** Start Material provided **
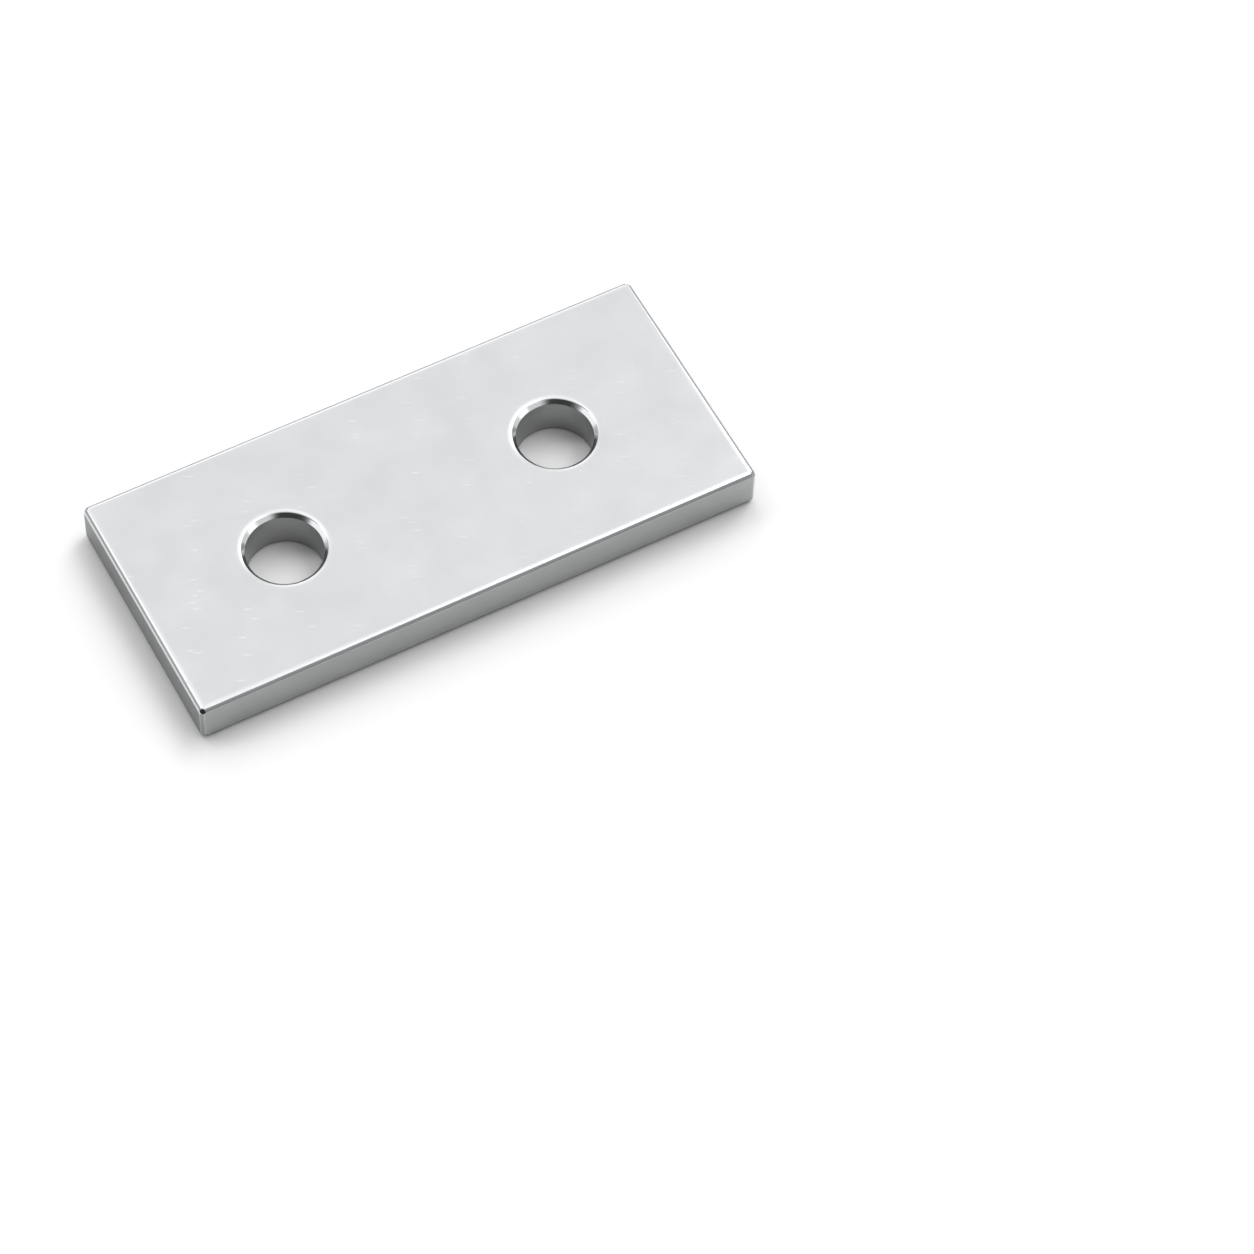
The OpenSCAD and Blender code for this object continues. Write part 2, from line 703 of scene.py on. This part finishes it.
    def build(self) -> bpy.types.Object:
        """Makes the plate from block to finish.

        Returns:
            The dressed plate, in metres.
        """
        block = self.block()
        self.break_edges(block)
        self.roll_faces(block)
        self.drill(block)
        self.soften(block)
        self.dress(block)
        select_only(block)
        block.scale = (MM, MM, MM)
        bpy.ops.object.transform_apply(location=True, rotation=True, scale=True)
        return block


@dataclass(frozen=True)
class DomePatch:
    """One soft-edged part of the studio's light dome."""

    azimuth: float
    elevation: float
    # Half-angles at which the patch is full and at which it ends, in degrees
    full: float
    end: float
    radiance: float


@dataclass(frozen=True)
class StudioDome:
    """Soft light from a white dome with brighter and darker parts."""

    # Light of the dome itself, outside its patches
    radiance: float
    patches: Sequence[DomePatch]

    def build(self) -> None:
        """Lights the world with the dome."""
        world = bpy.data.worlds.new("studio_dome")
        bpy.context.scene.world = world
        world.use_nodes = True
        tree = world.node_tree
        tree.nodes.clear()
        towards = add_node(tree, "ShaderNodeTexCoord").outputs["Generated"]
        radiance: float | bpy.types.NodeSocket = self.radiance
        for patch in self.patches:
            nearness = add_node(
                tree, "ShaderNodeVectorMath",
                {0: towards, 1: heading(patch.azimuth, patch.elevation)},
                operation="DOT_PRODUCT",
            )
            share = add_node(
                tree, "ShaderNodeMapRange",
                {
                    "Value": nearness.outputs["Value"],
                    "From Min": math.cos(math.radians(patch.end)),
                    "From Max": math.cos(math.radians(patch.full)),
                },
                interpolation_type="SMOOTHSTEP",
            )
            radiance = mix(tree, share.outputs[0], radiance, patch.radiance)
        white = (1.0, 1.0, 1.0, 1.0)
        light = add_node(tree, "ShaderNodeBackground", {"Color": white, "Strength": radiance})
        add_node(tree, "ShaderNodeOutputWorld", {"Surface": light.outputs[0]})


@dataclass(frozen=True)
class StudioFloor:
    """A plain white matt board that the plate lies on."""

    side: float = 4.0
    # Gap under the plate that keeps the two surfaces apart, in metres
    gap: float = 0.00004
    colour: str = "#f3f3f3"
    roughness: float = 0.9

    def build(self) -> bpy.types.Object:
        """Makes the floor.

        Returns:
            The floor, which is not part of the object.
        """
        bpy.ops.object.select_all(action="DESELECT")
        bpy.ops.mesh.primitive_plane_add(size=self.side, location=(0, 0, -self.gap))
        floor = bpy.context.object
        floor.name = floor.data.name = "studio_floor"
        board = bpy.data.materials.new("matt_white_board")
        board.use_nodes = True
        paint = board.node_tree.nodes["Principled BSDF"]
        paint.inputs["Base Color"].default_value = srgb(self.colour)
        paint.inputs["Roughness"].default_value = self.roughness
        paint.inputs["Specular IOR Level"].default_value = 0.0
        floor.data.materials.append(board)
        return floor


@dataclass(frozen=True)
class StudioCamera:
    """The camera, at the angle from which the plate was photographed."""

    # Point of the floor at the middle of the picture, in millimetres
    aim: tuple[float, float, float] = (20.1, -34.8, 0.0)
    azimuth: float = 30.48
    elevation: float = 57.02
    roll: float = 2.64
    # Distance to the aim in millimetres, and focal length for a square sensor of this side
    distance: float = 833.9
    lens: float = 145.92
    sensor: float = 36.0
    # Nearest distance that it sees, in metres
    nearest: float = 0.01

    def build(self) -> bpy.types.Object:
        """Makes the camera.

        Returns:
            The scene's camera.
        """
        forward = -heading(self.azimuth + 180, self.elevation)
        level_right = forward.cross(Vector((0, 0, 1))).normalized()
        level_up = level_right.cross(forward)
        tilt = math.radians(self.roll)
        right = level_right * math.cos(tilt) + level_up * math.sin(tilt)
        up = right.cross(forward)
        turn = Matrix((right, up, -forward)).transposed()
        lens = bpy.data.cameras.new("studio_camera")
        lens.lens = self.lens
        lens.sensor_fit = "HORIZONTAL"
        lens.sensor_width = self.sensor
        lens.clip_start = self.nearest
        camera = bpy.data.objects.new("studio_camera", lens)
        camera.matrix_world = Matrix.Translation(
            (Vector(self.aim) - forward * self.distance) * MM
        ) @ turn.to_4x4()
        bpy.context.scene.collection.objects.link(camera)
        bpy.context.scene.camera = camera
        return camera


# A white room with two softboxes and a lit back wall. The top face mirrors the plain dome between
# the boxes. The camera's side of the room is dim overhead and dark low down.
STUDIO = StudioDome(
    radiance=1.19,
    patches=(
        # Softbox to the right
        DomePatch(azimuth=103, elevation=35, full=18, end=45, radiance=17.0),
        # Softbox to the left, higher up
        DomePatch(azimuth=304, elevation=64, full=13, end=30, radiance=4.0),
        # Lit wall at the back, and its bright right end
        DomePatch(azimuth=14, elevation=31, full=11, end=19, radiance=2.4),
        DomePatch(azimuth=59, elevation=35, full=6, end=14, radiance=2.5),
        # Dim corner at its left end
        DomePatch(azimuth=337, elevation=18, full=18, end=26, radiance=0.56),
        # Unlit side of the room, up to the right softbox
        DomePatch(azimuth=119, elevation=19, full=39, end=61, radiance=0.81),
        # White board that stands low at the front right
        DomePatch(azimuth=129, elevation=20, full=8, end=16, radiance=1.4),
        # Dim ceiling over the camera, and the dark room behind it
        DomePatch(azimuth=242, elevation=59, full=33, end=41, radiance=0.44),
        DomePatch(azimuth=217, elevation=-4, full=43, end=61, radiance=0.05),
        # Lamp in the ceiling
        DomePatch(azimuth=11, elevation=74, full=2, end=10, radiance=2.8),
        # Dark foot of the right softbox
        DomePatch(azimuth=88, elevation=1, full=5, end=13, radiance=0.32),
    ),
)


def set_picture() -> None:
    """Keeps the picture's white neutral and its tones as lit."""
    view = bpy.context.scene.view_settings
    view.view_transform = "Standard"
    view.look = "None"
    view.exposure = 0.0
    view.gamma = 1.0


def main() -> None:
    """Builds the plate and the studio, and reports each piece."""
    logging.basicConfig(level=logging.INFO, format="%(name)s: %(message)s")
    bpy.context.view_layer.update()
    plate = ConnectorPlate.from_frame(PLATE_NODE, frame["record"]).build()
    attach(plate, PLATE_BODY)
    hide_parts(PLATE_NODE)
    LOG.info("%s: %d faces, %d finishes", plate.name, len(plate.data.polygons), len(FINISHES))
    board = StudioFloor()
    floor = board.build()
    LOG.info("%s: %.1f m across", floor.name, board.side)
    STUDIO.build()
    LOG.info("studio: %d bright and dark patches", len(STUDIO.patches))
    camera = StudioCamera().build()
    LOG.info("%s: %.0f mm lens", camera.name, camera.data.lens)
    set_picture()


if __name__ == "__main__":
    main()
** End Material provided **
**To be done**
Beginning at the top of the data, extract each line through the line containing "patches: Sequence[DomePatch]" and return those lines exactly, with nothing added.

**Completed task**
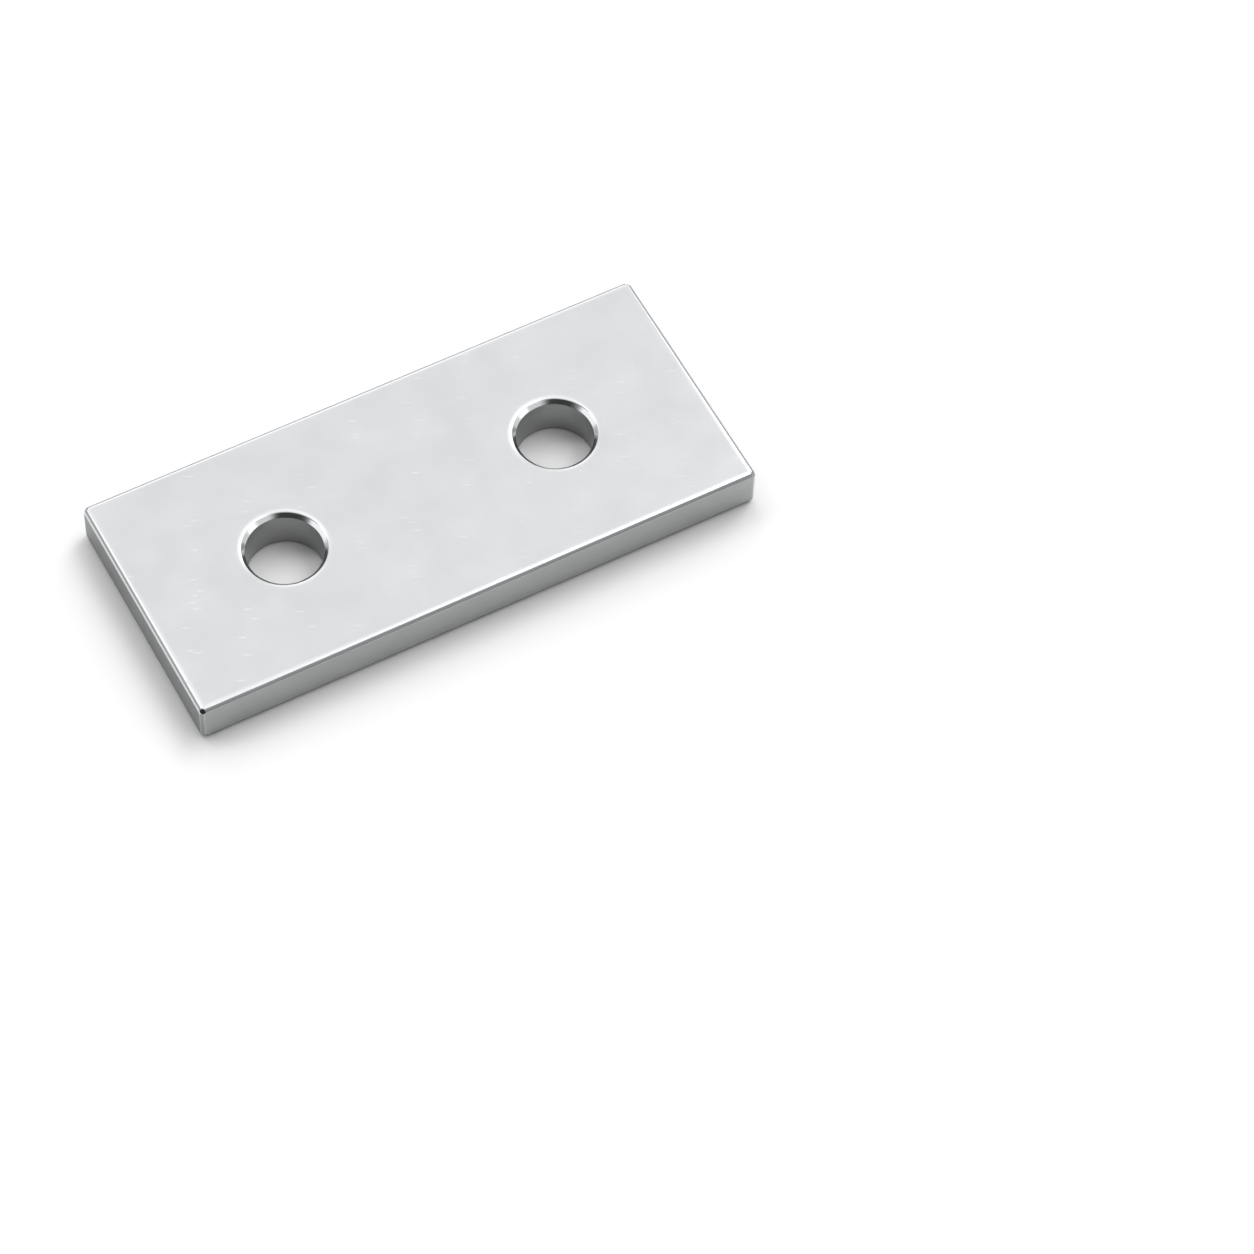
The OpenSCAD and Blender code for this object continues. Write part 2, from line 703 of scene.py on. This part finishes it.
    def build(self) -> bpy.types.Object:
        """Makes the plate from block to finish.

        Returns:
            The dressed plate, in metres.
        """
        block = self.block()
        self.break_edges(block)
        self.roll_faces(block)
        self.drill(block)
        self.soften(block)
        self.dress(block)
        select_only(block)
        block.scale = (MM, MM, MM)
        bpy.ops.object.transform_apply(location=True, rotation=True, scale=True)
        return block


@dataclass(frozen=True)
class DomePatch:
    """One soft-edged part of the studio's light dome."""

    azimuth: float
    elevation: float
    # Half-angles at which the patch is full and at which it ends, in degrees
    full: float
    end: float
    radiance: float


@dataclass(frozen=True)
class StudioDome:
    """Soft light from a white dome with brighter and darker parts."""

    # Light of the dome itself, outside its patches
    radiance: float
    patches: Sequence[DomePatch]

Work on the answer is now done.